Repeat exactly and only the lines from the line containing "The build123d and" through the line containing "place.material = material", both included.

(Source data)
>>>
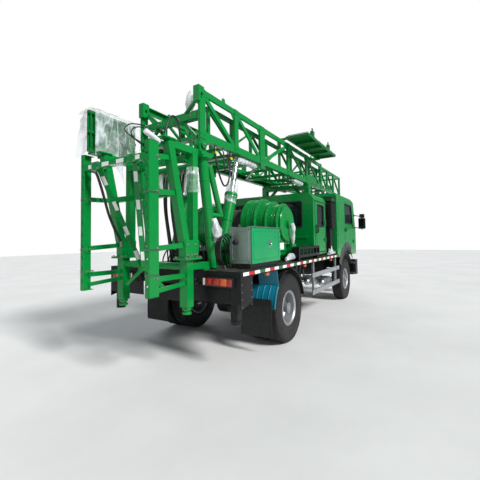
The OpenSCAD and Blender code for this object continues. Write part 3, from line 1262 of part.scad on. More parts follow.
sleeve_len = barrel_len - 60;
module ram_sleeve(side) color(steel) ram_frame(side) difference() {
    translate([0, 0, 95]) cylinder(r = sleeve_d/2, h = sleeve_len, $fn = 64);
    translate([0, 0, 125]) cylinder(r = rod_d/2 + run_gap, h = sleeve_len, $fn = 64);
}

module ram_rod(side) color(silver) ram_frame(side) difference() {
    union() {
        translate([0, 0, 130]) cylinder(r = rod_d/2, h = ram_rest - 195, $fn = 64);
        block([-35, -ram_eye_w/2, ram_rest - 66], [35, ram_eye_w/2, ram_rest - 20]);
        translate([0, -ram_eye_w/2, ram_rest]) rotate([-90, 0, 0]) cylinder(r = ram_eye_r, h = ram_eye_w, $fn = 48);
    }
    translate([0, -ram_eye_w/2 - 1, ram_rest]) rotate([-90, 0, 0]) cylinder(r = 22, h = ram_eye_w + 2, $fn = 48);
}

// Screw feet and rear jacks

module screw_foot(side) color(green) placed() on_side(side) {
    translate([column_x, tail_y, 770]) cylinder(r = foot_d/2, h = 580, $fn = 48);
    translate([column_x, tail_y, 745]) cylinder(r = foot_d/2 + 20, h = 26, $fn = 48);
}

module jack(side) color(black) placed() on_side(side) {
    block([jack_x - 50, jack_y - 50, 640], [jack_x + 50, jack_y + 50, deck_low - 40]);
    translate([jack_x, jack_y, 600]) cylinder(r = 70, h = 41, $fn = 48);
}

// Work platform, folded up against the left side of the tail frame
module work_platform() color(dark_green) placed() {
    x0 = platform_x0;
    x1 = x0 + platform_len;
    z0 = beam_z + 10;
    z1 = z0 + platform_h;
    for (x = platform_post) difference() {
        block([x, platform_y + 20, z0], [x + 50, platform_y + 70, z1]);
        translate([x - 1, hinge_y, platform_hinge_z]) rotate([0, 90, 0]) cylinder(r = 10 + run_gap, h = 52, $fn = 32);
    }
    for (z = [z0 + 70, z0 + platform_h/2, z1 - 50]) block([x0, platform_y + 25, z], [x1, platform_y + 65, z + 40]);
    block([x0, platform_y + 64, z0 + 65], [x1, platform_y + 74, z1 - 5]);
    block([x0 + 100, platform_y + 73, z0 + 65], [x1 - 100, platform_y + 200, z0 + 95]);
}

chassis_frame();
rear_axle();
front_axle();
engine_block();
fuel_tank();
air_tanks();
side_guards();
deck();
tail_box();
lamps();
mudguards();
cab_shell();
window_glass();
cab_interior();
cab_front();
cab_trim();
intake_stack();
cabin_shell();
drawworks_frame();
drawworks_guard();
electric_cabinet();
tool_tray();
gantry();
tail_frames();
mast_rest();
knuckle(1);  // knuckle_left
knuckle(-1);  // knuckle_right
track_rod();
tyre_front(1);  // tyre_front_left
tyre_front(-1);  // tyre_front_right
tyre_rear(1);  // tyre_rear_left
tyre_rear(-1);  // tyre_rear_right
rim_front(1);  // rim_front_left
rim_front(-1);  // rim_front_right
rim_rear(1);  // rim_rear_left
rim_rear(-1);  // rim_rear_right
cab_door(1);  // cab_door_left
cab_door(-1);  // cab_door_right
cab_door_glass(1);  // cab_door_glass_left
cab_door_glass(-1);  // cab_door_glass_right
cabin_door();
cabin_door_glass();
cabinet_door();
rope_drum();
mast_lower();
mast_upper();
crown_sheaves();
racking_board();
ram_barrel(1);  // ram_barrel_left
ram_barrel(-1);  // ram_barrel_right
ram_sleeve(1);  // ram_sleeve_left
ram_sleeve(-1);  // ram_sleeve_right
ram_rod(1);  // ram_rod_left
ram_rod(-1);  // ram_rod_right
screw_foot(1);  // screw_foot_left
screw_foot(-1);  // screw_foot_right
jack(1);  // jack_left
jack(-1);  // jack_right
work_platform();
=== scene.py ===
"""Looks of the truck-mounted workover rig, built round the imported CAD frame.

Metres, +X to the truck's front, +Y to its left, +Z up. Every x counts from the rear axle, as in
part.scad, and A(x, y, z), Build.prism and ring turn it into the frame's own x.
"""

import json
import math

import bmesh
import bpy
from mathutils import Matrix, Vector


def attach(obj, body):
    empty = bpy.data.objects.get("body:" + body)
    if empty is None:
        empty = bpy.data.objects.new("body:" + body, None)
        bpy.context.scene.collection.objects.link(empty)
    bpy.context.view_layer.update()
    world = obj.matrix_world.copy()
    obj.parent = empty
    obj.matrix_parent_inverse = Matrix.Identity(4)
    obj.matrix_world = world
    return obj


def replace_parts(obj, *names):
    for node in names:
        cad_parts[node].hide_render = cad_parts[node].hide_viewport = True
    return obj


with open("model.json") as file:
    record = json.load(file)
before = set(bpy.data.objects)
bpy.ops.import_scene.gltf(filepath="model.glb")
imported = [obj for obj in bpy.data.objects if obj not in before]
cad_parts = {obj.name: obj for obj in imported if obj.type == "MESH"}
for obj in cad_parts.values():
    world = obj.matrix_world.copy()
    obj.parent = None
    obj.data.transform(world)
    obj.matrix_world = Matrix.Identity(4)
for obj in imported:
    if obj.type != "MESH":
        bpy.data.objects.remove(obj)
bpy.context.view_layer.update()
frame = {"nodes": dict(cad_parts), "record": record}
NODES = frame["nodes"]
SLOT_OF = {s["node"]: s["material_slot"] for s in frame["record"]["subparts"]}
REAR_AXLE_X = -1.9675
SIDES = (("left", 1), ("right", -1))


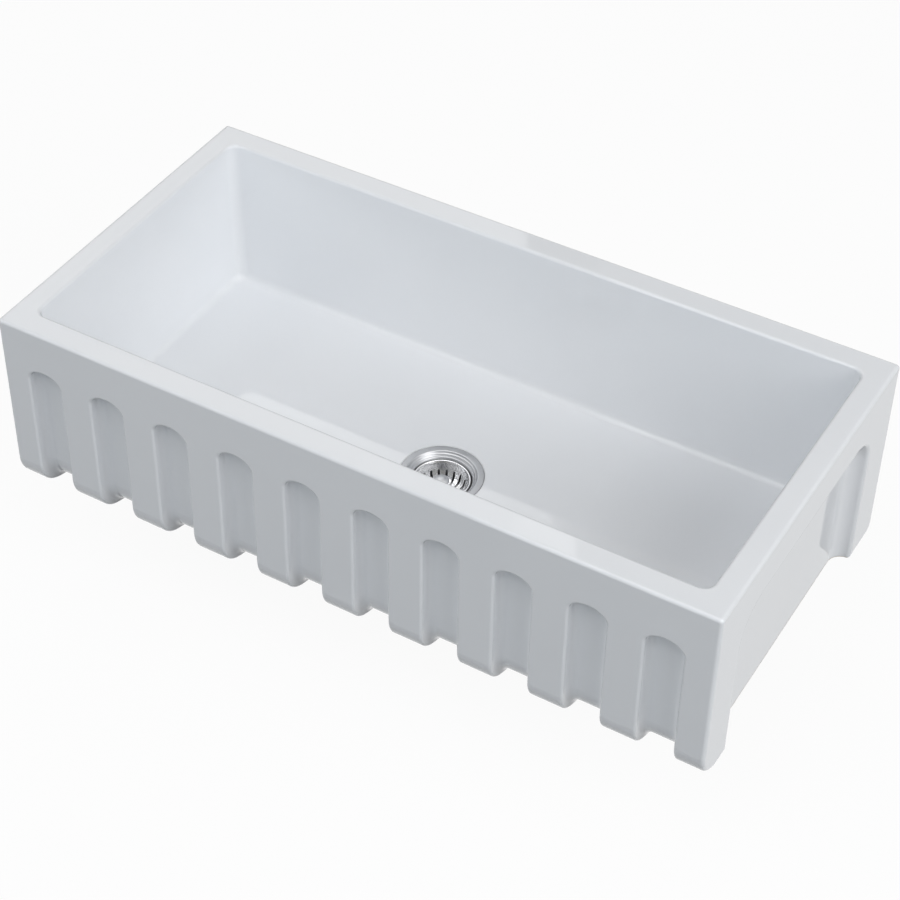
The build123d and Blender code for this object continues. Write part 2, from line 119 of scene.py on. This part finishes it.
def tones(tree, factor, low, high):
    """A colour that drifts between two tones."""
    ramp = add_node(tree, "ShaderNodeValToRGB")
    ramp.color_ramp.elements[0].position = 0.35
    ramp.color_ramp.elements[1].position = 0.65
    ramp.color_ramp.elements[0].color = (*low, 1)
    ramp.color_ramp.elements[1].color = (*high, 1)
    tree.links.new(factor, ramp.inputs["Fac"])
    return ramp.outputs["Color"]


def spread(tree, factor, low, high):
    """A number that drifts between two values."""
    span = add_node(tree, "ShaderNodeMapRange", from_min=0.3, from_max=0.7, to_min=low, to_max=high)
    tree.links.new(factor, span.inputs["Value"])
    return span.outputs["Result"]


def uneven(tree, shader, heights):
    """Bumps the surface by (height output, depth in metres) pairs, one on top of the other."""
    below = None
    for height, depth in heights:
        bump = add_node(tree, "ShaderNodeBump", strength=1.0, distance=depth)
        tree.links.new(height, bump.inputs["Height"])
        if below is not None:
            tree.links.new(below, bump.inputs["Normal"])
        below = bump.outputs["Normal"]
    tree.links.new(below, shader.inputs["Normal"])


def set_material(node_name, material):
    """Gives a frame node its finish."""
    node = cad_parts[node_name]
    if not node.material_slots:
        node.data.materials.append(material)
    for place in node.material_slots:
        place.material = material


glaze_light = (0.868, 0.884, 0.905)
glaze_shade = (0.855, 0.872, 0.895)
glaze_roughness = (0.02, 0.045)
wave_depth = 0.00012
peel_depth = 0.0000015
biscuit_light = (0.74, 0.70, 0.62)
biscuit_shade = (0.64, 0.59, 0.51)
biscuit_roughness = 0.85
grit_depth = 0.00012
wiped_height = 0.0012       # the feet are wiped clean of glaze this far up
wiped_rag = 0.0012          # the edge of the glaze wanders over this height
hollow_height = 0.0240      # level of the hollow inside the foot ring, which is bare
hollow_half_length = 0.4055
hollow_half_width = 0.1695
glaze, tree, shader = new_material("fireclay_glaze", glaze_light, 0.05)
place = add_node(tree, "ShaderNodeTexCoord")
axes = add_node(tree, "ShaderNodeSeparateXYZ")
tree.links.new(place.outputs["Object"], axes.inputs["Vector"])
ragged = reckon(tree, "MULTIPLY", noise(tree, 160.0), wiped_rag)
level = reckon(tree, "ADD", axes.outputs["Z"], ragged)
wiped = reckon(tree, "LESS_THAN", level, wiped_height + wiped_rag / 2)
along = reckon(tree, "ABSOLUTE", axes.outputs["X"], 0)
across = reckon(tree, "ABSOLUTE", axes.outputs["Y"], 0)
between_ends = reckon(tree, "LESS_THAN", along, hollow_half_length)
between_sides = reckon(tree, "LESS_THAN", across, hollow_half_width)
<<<
▸ **Worked solution**
The build123d and Blender code for this object continues. Write part 2, from line 119 of scene.py on. This part finishes it.
def tones(tree, factor, low, high):
    """A colour that drifts between two tones."""
    ramp = add_node(tree, "ShaderNodeValToRGB")
    ramp.color_ramp.elements[0].position = 0.35
    ramp.color_ramp.elements[1].position = 0.65
    ramp.color_ramp.elements[0].color = (*low, 1)
    ramp.color_ramp.elements[1].color = (*high, 1)
    tree.links.new(factor, ramp.inputs["Fac"])
    return ramp.outputs["Color"]


def spread(tree, factor, low, high):
    """A number that drifts between two values."""
    span = add_node(tree, "ShaderNodeMapRange", from_min=0.3, from_max=0.7, to_min=low, to_max=high)
    tree.links.new(factor, span.inputs["Value"])
    return span.outputs["Result"]


def uneven(tree, shader, heights):
    """Bumps the surface by (height output, depth in metres) pairs, one on top of the other."""
    below = None
    for height, depth in heights:
        bump = add_node(tree, "ShaderNodeBump", strength=1.0, distance=depth)
        tree.links.new(height, bump.inputs["Height"])
        if below is not None:
            tree.links.new(below, bump.inputs["Normal"])
        below = bump.outputs["Normal"]
    tree.links.new(below, shader.inputs["Normal"])


def set_material(node_name, material):
    """Gives a frame node its finish."""
    node = cad_parts[node_name]
    if not node.material_slots:
        node.data.materials.append(material)
    for place in node.material_slots:
        place.material = material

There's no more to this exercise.